--- WORK TO DO ---
Lines containing the string "from" are to be counted. Write only how many there are.
## Start MATERIAL SUPPLIED
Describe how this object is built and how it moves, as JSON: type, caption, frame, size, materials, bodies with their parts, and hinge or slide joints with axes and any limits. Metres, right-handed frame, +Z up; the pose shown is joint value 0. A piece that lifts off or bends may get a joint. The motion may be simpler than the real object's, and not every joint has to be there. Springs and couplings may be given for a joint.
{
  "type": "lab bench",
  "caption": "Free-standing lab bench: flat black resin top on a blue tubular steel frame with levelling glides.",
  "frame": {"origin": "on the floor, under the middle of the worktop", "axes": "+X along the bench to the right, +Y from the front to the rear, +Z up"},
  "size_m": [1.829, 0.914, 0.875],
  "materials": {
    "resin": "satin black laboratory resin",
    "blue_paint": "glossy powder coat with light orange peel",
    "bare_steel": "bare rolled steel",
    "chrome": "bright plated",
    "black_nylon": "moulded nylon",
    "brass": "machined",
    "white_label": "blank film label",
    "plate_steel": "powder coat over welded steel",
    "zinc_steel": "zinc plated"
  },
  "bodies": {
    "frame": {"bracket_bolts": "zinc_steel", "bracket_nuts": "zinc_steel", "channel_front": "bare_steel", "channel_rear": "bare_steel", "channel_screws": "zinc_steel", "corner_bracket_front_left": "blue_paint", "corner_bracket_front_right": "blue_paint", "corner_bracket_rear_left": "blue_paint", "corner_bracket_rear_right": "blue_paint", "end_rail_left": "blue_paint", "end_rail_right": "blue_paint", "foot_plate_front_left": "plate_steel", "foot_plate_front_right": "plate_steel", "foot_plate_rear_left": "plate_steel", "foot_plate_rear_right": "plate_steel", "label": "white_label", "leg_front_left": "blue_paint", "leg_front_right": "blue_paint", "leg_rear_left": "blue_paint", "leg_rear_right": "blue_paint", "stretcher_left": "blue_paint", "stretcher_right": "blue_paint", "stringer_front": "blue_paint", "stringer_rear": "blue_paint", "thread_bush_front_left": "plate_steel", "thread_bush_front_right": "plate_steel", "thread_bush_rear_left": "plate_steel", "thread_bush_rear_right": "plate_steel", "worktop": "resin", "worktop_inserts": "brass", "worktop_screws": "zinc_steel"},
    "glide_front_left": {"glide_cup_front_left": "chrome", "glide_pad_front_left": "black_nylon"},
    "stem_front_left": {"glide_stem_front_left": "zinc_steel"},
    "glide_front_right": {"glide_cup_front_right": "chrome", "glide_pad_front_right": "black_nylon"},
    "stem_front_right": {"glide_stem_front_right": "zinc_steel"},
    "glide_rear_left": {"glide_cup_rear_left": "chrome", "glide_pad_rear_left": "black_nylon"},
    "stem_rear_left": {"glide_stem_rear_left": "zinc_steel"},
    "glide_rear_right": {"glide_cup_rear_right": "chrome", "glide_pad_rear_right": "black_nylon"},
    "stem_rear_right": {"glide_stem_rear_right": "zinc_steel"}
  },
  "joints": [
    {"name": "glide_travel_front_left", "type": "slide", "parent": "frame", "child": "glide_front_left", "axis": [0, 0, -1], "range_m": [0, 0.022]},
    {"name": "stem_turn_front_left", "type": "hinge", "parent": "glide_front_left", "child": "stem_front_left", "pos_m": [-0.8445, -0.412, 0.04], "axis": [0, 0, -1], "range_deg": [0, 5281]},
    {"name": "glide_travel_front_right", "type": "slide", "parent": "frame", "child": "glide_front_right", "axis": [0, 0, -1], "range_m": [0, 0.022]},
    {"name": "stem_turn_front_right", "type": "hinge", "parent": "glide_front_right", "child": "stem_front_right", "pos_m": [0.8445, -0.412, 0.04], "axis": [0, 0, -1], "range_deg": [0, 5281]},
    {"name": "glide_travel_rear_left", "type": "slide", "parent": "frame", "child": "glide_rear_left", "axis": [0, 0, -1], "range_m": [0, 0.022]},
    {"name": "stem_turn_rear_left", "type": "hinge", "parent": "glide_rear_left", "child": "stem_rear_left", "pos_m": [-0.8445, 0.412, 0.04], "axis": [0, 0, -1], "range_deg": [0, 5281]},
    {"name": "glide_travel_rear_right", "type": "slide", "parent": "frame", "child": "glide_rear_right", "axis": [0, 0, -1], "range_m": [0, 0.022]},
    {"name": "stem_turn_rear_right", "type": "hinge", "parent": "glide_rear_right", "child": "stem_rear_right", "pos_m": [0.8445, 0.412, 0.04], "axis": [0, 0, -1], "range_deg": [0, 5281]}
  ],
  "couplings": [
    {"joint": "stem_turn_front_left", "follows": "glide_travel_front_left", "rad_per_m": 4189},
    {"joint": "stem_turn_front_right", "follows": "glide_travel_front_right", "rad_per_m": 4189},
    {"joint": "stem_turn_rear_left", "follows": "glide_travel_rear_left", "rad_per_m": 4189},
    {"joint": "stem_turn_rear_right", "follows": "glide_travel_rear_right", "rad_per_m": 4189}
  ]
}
## End MATERIAL SUPPLIED
## Start MATERIAL SUPPLIED
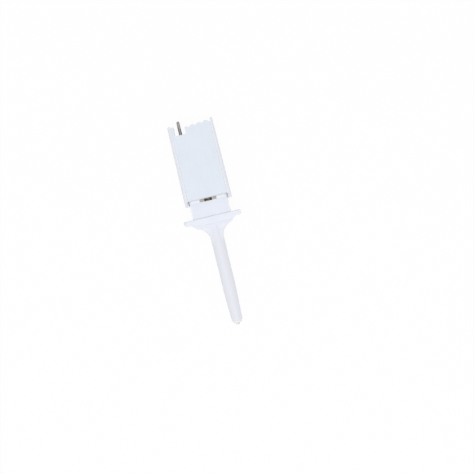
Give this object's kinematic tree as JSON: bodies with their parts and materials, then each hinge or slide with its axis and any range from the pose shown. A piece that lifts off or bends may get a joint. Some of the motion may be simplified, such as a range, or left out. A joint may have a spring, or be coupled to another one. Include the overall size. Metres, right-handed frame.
## End MATERIAL SUPPLIED
## Start MATERIAL SUPPLIED
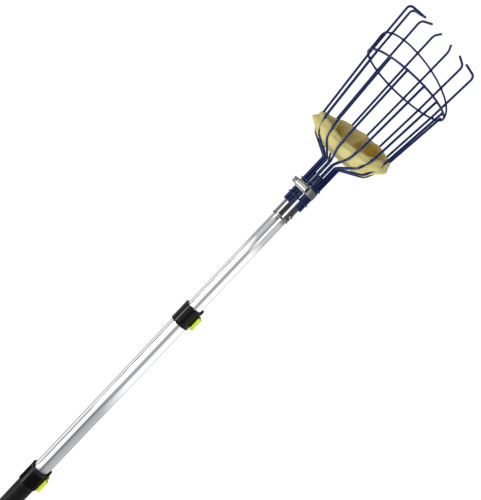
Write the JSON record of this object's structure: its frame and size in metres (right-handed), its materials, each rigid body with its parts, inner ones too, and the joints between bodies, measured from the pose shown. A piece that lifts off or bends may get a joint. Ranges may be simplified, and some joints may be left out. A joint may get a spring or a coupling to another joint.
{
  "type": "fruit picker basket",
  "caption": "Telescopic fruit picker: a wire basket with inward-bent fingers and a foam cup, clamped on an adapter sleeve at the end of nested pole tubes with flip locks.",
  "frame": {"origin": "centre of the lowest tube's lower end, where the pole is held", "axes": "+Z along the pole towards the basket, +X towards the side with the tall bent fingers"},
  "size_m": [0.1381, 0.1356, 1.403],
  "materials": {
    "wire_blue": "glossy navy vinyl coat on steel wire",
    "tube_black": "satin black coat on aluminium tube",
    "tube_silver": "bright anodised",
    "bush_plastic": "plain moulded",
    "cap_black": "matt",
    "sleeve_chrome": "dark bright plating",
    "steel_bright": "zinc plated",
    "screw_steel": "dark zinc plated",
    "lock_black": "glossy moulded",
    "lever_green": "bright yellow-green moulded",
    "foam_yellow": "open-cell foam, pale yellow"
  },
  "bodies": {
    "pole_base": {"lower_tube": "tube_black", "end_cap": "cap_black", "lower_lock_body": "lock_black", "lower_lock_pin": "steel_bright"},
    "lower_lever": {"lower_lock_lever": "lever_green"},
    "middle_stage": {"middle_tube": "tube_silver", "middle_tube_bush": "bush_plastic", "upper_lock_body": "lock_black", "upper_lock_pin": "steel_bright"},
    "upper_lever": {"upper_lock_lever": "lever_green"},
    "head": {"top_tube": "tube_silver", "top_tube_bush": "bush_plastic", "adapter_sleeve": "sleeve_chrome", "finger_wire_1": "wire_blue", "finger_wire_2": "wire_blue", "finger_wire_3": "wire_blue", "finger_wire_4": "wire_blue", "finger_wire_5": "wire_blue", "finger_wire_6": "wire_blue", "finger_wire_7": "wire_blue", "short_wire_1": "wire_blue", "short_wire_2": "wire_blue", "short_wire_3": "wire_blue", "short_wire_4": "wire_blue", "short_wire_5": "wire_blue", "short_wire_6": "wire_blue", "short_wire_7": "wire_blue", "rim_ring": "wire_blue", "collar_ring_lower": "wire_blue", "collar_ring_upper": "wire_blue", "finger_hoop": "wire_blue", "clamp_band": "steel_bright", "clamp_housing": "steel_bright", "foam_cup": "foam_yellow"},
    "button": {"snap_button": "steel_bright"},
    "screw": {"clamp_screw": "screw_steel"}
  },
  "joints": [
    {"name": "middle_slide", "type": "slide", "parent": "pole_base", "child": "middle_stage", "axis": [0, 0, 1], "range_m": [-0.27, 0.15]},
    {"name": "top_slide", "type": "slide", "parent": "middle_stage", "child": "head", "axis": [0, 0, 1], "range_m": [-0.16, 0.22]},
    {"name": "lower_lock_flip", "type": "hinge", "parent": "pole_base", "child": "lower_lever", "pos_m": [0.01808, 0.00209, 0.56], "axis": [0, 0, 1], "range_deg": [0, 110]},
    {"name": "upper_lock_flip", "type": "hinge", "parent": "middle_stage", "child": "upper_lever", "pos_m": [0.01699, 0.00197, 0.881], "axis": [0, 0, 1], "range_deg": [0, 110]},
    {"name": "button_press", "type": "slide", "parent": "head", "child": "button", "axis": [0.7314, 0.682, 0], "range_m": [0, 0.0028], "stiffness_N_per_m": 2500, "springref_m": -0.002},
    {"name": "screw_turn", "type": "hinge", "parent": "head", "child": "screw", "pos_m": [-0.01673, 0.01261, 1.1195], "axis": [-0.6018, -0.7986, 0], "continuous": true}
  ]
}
## End MATERIAL SUPPLIED
--- OUTPUT FOR THIS EXERCISE ---
3